Hiring is hard. Typically only 0.2%–10% of all people who get to the first phone interview stage actually receive and accept an offer. Companies can spend several thousand dollars to tens of thousands of dollars (~20% of salary) just to hire a single position. Costs incur from position advertisement, recruiters, agency fees, training, employee time spent on interview loops, onboarding, etc. In my experience, smaller companies tended to be pickier than bigger companies because they have limited resources. In general, a lot of companies would rather have false negatives than false positives, because false positives (bad hires) end up costing the company a lot. So, if they’re extending an offer, it means you’re special. Even if they extend an offer but don’t actually want you that bad, it means you’re dispensable, and you don’t want to be dispensable.

All this leads me to say…


With the differential, you can buy a home, invest your money, take care of your parents, donate it to a charity you care about, travel, pamper yourself…the possibilities are endless. Let me make clear that picking a job is not all about money, but you want to maximize your compensation with respect to wherever you end up. While you’re not negotiating, others are. This is an important bit to chew on.

Take for example, my case. I ended up loving the smaller, lesser known companies, but sometimes the initial offer was not high enough. Negotiating allowed me to bring them to parity with the bigger guys which made those offers very well-rounded.

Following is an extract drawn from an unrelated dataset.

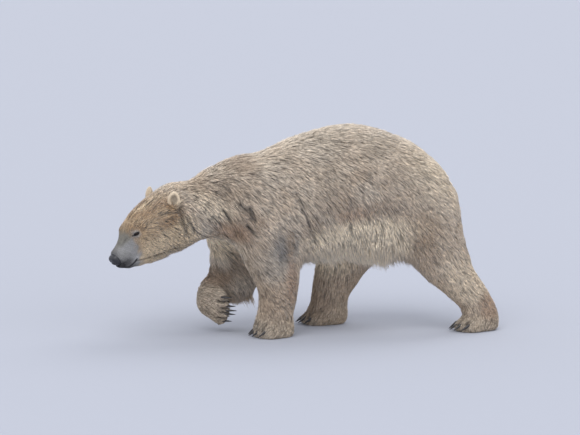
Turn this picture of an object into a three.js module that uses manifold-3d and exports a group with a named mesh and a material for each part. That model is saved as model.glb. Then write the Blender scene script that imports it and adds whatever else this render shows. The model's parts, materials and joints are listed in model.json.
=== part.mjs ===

You definitely have more leverage if you have other offers, but regardless of that and knowing how hard it is to hire, you should negotiate! Companies rarely rescind offers out of backlash, unless you are doing something wrong. Here are some basic rules to follow:

  • Don’t be a jerk. If there is one reason an employer would rescind an offer, it would be related to this.
  • Negotiate only if you actually want to work for them, otherwise you’re wasting everyone’s time.
  • Know what your BATNA (Best Alternative to a Negotiated Agreement) is. This is what you would do if you walk away from an offer. For example: take up another offer, keep looking, work for yourself, go back to school, or travel the world. Having confidence that you have other options that’ll make you just as happy or happier is crucial in negotiation. Knowing your BATNA gives you leverage.
  • Don’t be the first to reveal your expectations.
  • Don’t reveal your other offer details/previous compensation (did you know asking for salary history is illegal in some states?) until later, and even then, only if it helps with negotiation. Remember, this is YOUR personal information. Nobody else is entitled to it.
  • Don’t be the first to reveal salary expectations.
  • I know I already said this, but just don’t do it. Don’t do it. Don’t do it.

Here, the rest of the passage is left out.